> Your instructions
Take the data below and write out exactly the lines from the one with "Model this object" through the one with "wasm.setup();"; omit every other line.

=====

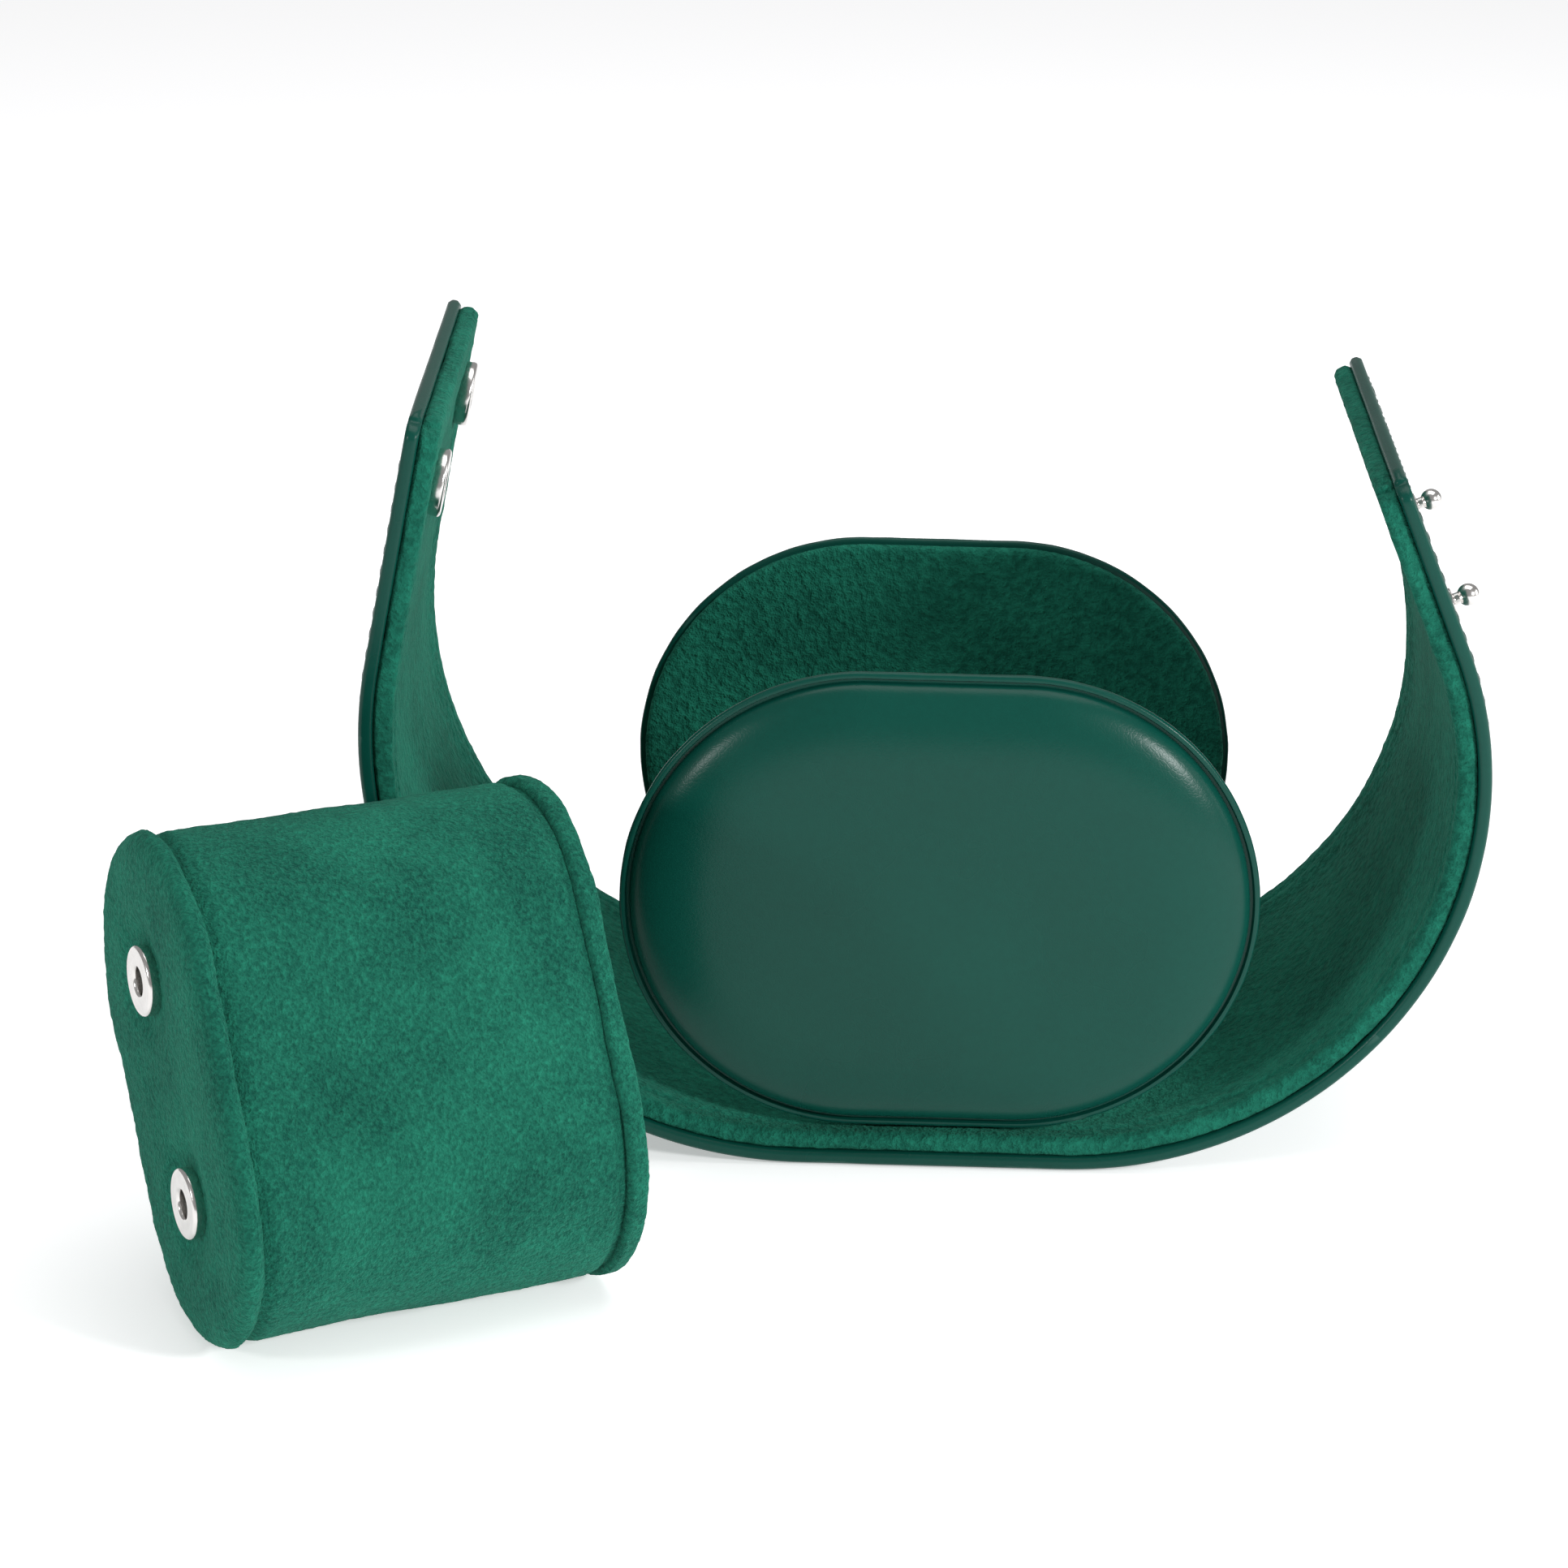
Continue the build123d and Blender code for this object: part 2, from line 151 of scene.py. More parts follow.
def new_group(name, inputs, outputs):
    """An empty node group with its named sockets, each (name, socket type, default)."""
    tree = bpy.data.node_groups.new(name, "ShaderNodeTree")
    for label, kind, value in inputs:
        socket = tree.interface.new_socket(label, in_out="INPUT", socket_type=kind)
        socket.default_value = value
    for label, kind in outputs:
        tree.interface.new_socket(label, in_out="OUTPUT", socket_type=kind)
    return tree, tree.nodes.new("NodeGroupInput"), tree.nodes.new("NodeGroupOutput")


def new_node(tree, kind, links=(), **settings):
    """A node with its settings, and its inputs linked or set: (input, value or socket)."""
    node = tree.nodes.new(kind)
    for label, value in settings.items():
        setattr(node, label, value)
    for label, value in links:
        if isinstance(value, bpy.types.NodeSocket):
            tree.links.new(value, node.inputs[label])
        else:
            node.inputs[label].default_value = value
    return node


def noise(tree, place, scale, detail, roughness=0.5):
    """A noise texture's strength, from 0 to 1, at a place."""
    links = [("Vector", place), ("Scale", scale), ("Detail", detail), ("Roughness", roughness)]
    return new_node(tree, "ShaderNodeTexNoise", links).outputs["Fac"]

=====

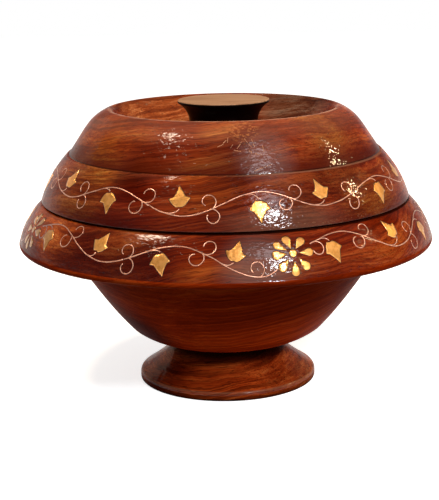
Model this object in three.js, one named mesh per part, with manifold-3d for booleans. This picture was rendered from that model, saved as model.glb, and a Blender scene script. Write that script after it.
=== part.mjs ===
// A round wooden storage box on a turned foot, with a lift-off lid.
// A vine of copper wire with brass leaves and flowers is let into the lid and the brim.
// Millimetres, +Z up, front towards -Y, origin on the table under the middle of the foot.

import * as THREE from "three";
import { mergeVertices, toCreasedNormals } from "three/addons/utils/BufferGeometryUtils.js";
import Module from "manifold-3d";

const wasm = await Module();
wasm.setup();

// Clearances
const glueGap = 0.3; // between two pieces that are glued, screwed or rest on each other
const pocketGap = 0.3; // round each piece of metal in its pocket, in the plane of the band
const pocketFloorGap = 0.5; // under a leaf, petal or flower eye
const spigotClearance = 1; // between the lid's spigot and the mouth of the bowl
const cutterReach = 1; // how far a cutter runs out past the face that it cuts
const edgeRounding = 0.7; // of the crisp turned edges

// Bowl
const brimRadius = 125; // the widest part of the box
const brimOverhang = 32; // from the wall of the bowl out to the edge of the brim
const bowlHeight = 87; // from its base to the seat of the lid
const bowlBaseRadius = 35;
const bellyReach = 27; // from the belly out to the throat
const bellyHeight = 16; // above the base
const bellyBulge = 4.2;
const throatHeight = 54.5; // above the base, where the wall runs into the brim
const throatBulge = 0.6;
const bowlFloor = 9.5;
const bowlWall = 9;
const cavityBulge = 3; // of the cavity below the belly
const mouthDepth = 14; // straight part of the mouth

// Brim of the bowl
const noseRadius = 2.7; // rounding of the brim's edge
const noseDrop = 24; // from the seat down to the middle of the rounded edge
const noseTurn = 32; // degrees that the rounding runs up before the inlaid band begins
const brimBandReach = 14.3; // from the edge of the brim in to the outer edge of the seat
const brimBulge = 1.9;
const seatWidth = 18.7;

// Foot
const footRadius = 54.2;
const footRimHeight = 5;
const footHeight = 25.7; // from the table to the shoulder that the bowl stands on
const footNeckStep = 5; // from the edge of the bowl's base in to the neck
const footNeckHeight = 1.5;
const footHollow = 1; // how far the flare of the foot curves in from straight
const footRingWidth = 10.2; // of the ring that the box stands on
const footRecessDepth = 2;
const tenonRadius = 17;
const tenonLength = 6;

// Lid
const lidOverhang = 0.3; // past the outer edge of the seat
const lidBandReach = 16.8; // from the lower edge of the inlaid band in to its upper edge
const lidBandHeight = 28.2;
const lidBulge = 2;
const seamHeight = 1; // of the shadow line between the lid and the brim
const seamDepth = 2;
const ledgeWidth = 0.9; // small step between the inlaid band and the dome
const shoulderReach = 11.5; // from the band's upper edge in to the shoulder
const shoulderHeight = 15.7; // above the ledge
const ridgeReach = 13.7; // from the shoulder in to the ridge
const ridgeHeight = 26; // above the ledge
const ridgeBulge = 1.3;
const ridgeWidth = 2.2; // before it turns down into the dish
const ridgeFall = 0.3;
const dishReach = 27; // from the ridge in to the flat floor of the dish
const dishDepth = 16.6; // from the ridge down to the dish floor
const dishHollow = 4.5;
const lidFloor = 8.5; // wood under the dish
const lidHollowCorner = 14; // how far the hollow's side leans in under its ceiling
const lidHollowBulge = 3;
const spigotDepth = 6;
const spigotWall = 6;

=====

> Expected output
Model this object in three.js, one named mesh per part, with manifold-3d for booleans. This picture was rendered from that model, saved as model.glb, and a Blender scene script. Write that script after it.
=== part.mjs ===
// A round wooden storage box on a turned foot, with a lift-off lid.
// A vine of copper wire with brass leaves and flowers is let into the lid and the brim.
// Millimetres, +Z up, front towards -Y, origin on the table under the middle of the foot.

import * as THREE from "three";
import { mergeVertices, toCreasedNormals } from "three/addons/utils/BufferGeometryUtils.js";
import Module from "manifold-3d";

const wasm = await Module();
wasm.setup();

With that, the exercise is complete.